[Start of Data section]

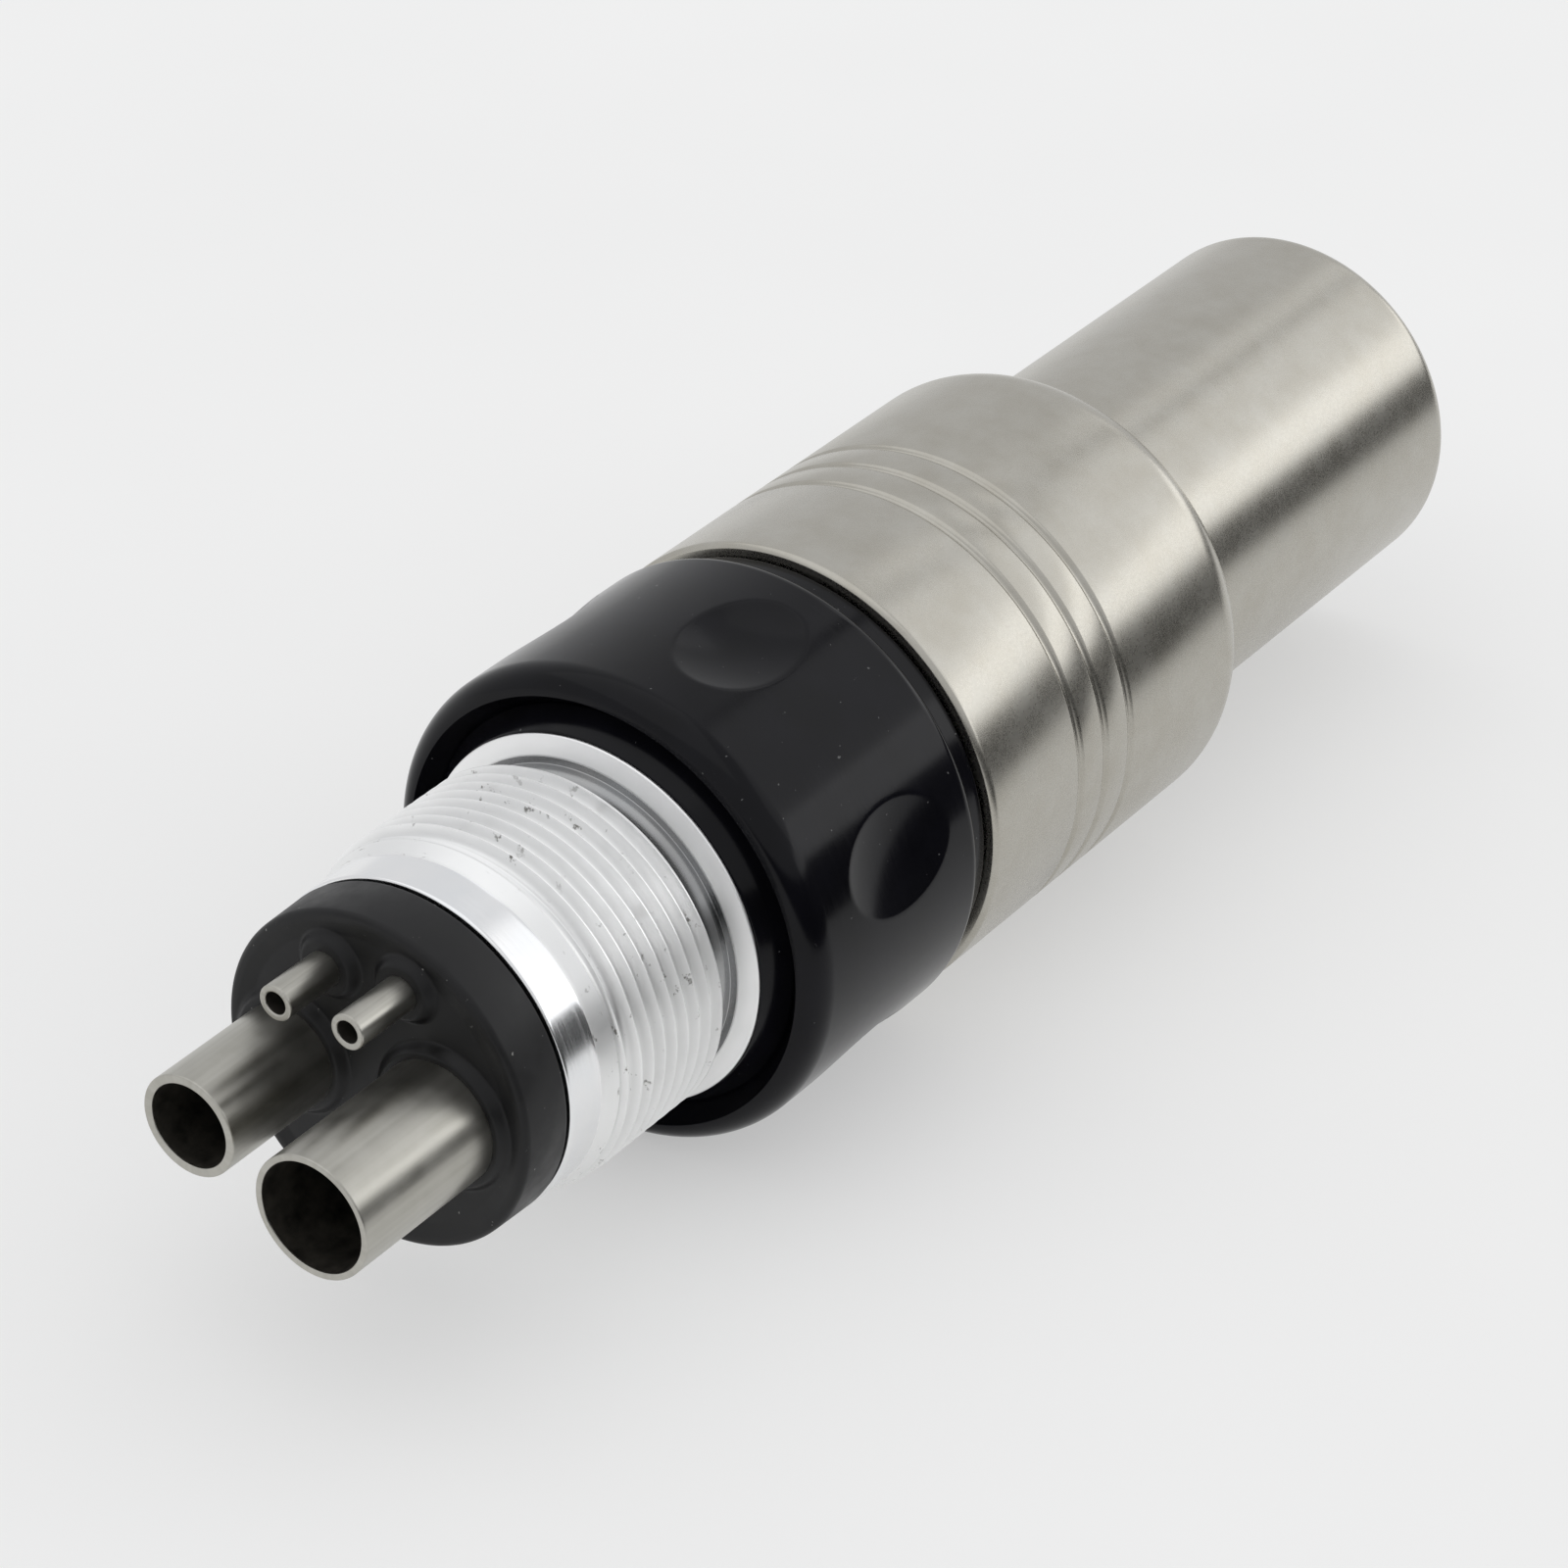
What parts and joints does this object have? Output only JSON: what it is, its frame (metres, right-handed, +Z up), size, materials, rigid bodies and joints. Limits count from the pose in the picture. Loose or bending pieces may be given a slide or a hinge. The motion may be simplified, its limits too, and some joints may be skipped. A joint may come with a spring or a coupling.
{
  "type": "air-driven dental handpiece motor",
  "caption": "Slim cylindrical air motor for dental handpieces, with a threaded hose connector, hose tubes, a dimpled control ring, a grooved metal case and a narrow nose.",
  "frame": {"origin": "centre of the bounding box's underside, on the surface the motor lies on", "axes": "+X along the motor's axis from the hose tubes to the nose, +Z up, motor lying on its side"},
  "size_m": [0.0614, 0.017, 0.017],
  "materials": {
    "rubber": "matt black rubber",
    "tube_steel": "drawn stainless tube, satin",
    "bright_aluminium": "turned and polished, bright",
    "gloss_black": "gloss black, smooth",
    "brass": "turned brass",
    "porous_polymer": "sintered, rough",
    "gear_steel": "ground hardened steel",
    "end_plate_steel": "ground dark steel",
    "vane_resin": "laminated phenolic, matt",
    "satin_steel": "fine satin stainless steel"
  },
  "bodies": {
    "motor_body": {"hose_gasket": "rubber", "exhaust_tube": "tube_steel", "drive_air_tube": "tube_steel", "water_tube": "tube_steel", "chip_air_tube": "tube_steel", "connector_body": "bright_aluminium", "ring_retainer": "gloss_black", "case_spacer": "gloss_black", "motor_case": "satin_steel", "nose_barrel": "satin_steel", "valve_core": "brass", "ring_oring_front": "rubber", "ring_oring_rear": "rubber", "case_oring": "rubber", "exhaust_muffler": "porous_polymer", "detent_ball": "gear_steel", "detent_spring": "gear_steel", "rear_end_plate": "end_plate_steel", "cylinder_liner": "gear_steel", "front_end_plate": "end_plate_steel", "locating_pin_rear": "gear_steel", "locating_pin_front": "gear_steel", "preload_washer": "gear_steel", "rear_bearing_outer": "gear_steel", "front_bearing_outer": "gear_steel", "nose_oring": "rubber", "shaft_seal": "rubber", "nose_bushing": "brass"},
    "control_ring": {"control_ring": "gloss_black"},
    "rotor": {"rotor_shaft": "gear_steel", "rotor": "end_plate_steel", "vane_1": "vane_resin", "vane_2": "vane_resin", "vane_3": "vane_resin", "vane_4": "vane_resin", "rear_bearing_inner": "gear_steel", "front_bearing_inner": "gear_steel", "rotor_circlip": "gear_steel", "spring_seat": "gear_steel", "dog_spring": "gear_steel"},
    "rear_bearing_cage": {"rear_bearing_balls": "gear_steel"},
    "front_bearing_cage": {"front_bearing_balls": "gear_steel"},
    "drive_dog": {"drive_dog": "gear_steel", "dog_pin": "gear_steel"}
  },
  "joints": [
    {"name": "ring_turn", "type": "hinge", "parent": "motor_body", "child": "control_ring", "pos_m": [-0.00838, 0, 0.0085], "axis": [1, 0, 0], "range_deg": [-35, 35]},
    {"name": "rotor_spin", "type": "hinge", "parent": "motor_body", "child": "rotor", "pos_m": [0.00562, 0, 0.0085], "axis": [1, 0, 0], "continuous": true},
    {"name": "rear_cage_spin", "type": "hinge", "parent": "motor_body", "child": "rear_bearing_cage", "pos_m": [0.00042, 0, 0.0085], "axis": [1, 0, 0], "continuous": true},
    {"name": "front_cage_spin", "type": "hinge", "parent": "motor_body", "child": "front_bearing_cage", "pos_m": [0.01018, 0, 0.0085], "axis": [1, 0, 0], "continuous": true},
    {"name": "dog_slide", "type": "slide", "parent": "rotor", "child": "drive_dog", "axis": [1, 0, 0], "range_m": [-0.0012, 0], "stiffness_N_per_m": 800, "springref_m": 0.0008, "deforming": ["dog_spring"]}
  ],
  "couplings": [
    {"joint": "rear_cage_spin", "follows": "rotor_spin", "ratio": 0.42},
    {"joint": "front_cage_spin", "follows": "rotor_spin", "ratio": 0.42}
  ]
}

[End of Data section]

▶ [Task statement] Count each line above in which the string "materials" appears, then state only the total.

▶ [Answer] 2